Which lines in the material below contain the word "parts"? Copy each of them.

→ Given records:
****
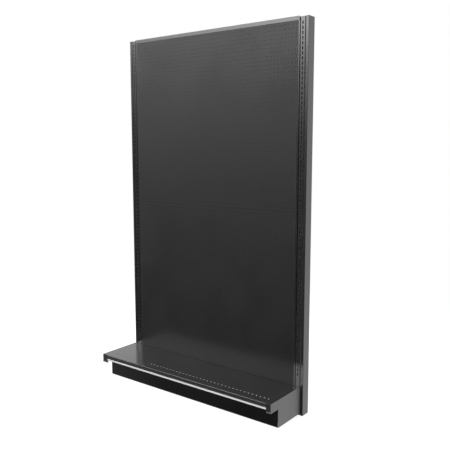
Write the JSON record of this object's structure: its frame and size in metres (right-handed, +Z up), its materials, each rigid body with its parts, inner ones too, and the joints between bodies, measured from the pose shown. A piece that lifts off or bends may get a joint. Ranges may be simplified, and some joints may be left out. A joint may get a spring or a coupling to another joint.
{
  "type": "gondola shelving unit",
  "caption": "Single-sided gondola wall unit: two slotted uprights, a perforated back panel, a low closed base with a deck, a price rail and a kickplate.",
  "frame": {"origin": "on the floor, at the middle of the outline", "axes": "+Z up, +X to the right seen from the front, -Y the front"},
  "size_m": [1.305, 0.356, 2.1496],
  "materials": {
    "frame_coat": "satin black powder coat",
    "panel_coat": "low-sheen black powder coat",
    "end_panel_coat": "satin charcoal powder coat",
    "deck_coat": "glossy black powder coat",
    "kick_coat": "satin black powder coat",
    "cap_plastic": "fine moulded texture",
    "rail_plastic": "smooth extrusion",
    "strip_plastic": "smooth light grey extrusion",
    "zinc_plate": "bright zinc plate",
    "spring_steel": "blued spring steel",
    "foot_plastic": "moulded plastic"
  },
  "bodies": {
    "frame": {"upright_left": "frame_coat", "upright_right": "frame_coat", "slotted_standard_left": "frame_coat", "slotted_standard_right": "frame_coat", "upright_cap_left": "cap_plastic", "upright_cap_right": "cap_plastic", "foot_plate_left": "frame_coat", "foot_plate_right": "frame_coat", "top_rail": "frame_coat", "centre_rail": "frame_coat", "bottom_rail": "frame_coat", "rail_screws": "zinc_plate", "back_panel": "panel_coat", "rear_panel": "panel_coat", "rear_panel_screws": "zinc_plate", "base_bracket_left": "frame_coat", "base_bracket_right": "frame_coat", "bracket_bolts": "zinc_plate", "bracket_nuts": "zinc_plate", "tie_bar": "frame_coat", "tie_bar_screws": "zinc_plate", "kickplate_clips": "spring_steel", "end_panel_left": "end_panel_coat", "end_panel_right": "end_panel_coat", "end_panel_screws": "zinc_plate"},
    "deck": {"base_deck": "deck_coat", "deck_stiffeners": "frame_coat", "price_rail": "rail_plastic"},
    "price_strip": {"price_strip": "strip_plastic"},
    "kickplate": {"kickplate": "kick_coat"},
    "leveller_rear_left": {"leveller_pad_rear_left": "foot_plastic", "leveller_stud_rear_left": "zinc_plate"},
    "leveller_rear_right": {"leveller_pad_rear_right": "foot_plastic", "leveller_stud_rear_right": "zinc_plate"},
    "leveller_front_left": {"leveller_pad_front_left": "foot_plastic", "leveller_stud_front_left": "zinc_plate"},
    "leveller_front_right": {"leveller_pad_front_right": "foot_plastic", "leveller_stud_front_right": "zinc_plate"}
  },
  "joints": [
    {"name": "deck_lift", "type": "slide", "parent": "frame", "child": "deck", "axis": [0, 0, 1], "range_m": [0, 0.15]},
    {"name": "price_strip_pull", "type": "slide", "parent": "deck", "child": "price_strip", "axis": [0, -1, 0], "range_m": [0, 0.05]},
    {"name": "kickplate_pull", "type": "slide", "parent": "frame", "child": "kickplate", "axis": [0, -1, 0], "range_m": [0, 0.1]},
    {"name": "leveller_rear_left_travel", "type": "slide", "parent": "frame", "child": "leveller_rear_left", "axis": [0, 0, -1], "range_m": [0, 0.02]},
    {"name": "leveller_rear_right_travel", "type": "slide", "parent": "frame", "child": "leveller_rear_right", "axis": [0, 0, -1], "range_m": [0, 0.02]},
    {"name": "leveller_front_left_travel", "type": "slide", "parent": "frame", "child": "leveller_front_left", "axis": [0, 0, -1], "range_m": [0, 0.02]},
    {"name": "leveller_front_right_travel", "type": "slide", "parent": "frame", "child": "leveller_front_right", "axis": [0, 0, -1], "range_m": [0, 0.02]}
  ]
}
****
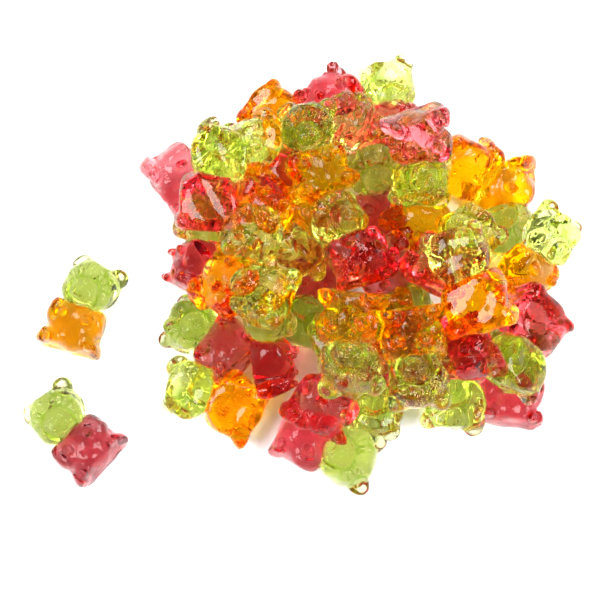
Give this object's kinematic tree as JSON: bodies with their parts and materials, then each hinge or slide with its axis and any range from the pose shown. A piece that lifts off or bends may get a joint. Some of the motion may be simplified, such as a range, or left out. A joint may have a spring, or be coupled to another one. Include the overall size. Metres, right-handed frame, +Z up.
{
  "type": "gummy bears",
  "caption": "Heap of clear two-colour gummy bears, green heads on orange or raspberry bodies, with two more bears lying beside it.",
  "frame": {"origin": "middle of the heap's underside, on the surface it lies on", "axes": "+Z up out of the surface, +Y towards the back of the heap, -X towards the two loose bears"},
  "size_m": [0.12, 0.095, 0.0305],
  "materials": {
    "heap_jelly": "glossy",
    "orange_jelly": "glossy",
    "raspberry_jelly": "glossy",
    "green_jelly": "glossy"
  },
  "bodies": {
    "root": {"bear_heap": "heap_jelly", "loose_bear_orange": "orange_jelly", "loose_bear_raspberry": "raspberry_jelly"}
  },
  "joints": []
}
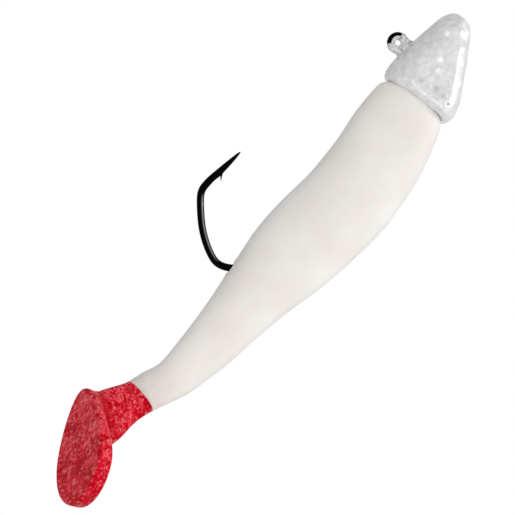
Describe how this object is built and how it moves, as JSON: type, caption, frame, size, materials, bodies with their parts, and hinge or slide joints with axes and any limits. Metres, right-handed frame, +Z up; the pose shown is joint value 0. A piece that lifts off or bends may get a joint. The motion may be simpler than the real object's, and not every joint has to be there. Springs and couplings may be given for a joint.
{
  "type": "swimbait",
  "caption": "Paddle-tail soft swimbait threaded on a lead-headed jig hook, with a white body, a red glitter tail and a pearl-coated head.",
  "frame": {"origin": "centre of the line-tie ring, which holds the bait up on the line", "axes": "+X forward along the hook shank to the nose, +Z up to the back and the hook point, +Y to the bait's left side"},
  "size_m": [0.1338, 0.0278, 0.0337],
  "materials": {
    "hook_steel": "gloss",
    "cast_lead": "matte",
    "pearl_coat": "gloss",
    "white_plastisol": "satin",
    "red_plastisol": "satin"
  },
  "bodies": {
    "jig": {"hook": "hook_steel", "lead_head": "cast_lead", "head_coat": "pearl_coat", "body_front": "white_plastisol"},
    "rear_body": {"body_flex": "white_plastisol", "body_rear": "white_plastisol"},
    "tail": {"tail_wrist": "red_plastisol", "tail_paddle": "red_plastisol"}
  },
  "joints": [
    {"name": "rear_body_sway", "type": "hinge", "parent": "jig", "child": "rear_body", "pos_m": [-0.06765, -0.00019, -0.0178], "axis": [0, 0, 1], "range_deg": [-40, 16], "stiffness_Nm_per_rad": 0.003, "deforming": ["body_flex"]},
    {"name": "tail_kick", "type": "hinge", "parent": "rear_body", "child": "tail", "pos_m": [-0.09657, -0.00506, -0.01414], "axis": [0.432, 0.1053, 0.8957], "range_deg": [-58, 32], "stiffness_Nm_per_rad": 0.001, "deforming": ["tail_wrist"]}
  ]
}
****
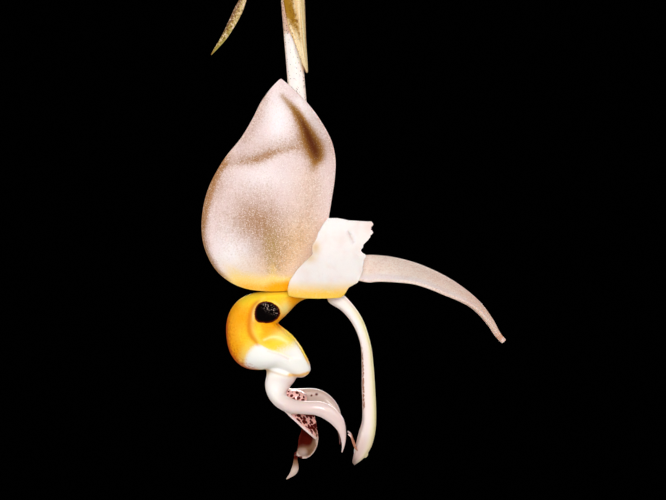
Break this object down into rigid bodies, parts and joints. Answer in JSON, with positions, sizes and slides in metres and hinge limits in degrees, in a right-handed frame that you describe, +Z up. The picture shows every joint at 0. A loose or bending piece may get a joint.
****
→ Solution:
Write the JSON record of this object's structure: its frame and size in metres (right-handed, +Z up), its materials, each rigid body with its parts, inner ones too, and the joints between bodies, measured from the pose shown. A piece that lifts off or bends may get a joint. Ranges may be simplified, and some joints may be left out. A joint may get a spring or a coupling to another joint.
Give this object's kinematic tree as JSON: bodies with their parts and materials, then each hinge or slide with its axis and any range from the pose shown. A piece that lifts off or bends may get a joint. Some of the motion may be simplified, such as a range, or left out. A joint may have a spring, or be coupled to another one. Include the overall size. Metres, right-handed frame, +Z up.
Describe how this object is built and how it moves, as JSON: type, caption, frame, size, materials, bodies with their parts, and hinge or slide joints with axes and any limits. Metres, right-handed frame, +Z up; the pose shown is joint value 0. A piece that lifts off or bends may get a joint. The motion may be simpler than the real object's, and not every joint has to be there. Springs and couplings may be given for a joint.
Break this object down into rigid bodies, parts and joints. Answer in JSON, with positions, sizes and slides in metres and hinge limits in degrees, in a right-handed frame that you describe, +Z up. The picture shows every joint at 0. A loose or bending piece may get a joint.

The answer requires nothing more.